**Exercise input:**

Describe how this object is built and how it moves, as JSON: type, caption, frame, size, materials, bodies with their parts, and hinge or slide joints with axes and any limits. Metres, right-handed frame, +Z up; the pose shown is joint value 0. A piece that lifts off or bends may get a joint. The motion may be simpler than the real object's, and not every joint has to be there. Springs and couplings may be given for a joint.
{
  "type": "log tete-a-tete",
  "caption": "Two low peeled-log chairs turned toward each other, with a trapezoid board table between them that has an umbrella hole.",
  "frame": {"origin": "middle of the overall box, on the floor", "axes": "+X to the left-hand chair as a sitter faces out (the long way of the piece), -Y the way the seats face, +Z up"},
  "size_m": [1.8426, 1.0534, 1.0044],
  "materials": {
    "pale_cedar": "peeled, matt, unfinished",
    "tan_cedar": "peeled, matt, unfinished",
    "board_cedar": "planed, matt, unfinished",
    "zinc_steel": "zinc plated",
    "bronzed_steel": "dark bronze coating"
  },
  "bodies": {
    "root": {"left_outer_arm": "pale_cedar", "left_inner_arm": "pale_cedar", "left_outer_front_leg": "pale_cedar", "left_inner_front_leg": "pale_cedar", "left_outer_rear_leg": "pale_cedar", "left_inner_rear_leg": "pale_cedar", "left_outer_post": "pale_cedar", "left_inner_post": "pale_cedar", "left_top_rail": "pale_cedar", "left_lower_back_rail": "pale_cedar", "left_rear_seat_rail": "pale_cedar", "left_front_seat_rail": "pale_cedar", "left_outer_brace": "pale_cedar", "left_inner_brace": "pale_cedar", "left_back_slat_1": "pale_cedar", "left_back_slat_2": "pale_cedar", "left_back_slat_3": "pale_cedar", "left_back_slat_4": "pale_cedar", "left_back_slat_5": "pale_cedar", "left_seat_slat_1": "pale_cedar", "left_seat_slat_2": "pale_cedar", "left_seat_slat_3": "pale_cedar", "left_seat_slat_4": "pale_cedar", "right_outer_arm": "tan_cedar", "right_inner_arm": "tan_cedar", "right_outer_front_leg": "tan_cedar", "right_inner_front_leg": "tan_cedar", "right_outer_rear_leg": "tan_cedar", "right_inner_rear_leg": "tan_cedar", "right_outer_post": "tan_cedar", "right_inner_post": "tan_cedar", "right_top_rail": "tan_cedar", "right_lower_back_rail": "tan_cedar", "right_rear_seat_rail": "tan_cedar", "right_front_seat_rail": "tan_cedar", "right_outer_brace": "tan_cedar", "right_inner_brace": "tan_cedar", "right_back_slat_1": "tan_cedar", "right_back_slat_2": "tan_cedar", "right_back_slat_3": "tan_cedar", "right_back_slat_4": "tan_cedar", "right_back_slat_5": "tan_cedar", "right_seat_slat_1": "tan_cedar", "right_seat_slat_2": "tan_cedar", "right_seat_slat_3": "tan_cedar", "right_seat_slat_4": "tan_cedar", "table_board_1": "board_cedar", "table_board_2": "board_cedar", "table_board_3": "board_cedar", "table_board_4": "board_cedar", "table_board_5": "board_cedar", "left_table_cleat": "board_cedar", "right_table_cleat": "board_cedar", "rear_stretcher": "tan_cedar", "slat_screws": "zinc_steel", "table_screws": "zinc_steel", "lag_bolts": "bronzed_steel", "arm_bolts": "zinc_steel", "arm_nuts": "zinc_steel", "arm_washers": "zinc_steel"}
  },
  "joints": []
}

---

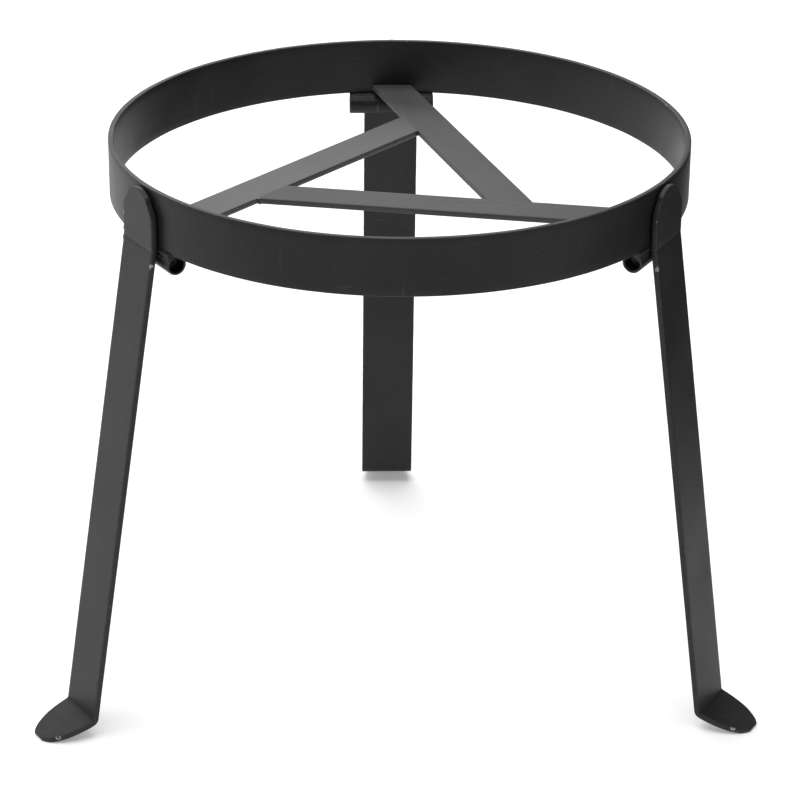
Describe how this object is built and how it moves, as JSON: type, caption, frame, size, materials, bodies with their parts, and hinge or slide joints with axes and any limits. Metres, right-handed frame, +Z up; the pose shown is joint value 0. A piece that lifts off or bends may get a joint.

...

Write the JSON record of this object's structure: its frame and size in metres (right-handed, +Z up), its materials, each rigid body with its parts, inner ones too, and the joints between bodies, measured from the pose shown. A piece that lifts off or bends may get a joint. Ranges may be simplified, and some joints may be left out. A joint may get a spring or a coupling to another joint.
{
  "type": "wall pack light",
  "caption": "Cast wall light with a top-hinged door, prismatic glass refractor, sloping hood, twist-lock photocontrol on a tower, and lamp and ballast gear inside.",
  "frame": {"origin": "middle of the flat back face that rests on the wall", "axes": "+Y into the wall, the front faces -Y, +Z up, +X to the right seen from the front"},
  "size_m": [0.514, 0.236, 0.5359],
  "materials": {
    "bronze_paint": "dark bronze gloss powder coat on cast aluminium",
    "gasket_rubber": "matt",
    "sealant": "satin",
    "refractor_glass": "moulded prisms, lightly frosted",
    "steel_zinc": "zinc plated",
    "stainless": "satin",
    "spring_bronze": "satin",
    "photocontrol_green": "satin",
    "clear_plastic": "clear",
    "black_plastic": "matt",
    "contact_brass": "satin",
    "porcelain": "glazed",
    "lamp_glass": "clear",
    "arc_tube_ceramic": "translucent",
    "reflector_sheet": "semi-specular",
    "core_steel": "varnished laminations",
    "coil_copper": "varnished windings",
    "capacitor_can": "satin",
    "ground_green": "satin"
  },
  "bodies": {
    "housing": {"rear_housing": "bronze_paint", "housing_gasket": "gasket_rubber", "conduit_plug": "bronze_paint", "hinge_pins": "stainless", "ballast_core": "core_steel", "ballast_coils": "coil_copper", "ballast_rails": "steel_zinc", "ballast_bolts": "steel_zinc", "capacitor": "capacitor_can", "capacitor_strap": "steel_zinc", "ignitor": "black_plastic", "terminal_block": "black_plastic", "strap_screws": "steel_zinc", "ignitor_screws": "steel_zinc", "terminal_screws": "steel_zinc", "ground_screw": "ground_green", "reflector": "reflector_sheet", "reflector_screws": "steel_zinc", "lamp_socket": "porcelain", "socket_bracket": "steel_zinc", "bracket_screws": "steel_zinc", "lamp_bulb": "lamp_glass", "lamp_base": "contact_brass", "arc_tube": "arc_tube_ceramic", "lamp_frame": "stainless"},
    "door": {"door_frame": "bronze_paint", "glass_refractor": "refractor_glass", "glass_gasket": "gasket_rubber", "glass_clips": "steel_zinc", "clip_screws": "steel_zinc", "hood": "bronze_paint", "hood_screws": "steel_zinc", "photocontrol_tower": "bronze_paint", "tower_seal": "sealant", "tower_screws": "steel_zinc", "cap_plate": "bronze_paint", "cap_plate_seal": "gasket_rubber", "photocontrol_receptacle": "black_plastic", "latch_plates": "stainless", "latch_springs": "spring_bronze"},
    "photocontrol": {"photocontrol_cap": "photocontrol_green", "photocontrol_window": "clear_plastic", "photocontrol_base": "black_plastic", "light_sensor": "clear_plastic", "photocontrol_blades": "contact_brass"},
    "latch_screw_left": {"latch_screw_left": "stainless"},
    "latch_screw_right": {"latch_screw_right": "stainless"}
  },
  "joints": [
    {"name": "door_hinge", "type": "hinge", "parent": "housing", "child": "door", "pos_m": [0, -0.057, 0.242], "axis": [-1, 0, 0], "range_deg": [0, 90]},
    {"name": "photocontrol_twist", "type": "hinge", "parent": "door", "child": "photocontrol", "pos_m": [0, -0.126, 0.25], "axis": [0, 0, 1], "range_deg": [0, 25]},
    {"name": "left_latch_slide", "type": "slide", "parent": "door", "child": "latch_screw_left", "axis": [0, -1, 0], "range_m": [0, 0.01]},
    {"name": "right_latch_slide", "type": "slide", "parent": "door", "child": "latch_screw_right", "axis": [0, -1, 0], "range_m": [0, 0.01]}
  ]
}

**What to work on:** Select every line of the material above holding the word "from" and copy it.

**Exercise output:**
Write the JSON record of this object's structure: its frame and size in metres (right-handed, +Z up), its materials, each rigid body with its parts, inner ones too, and the joints between bodies, measured from the pose shown. A piece that lifts off or bends may get a joint. Ranges may be simplified, and some joints may be left out. A joint may get a spring or a coupling to another joint.
  "frame": {"origin": "middle of the flat back face that rests on the wall", "axes": "+Y into the wall, the front faces -Y, +Z up, +X to the right seen from the front"},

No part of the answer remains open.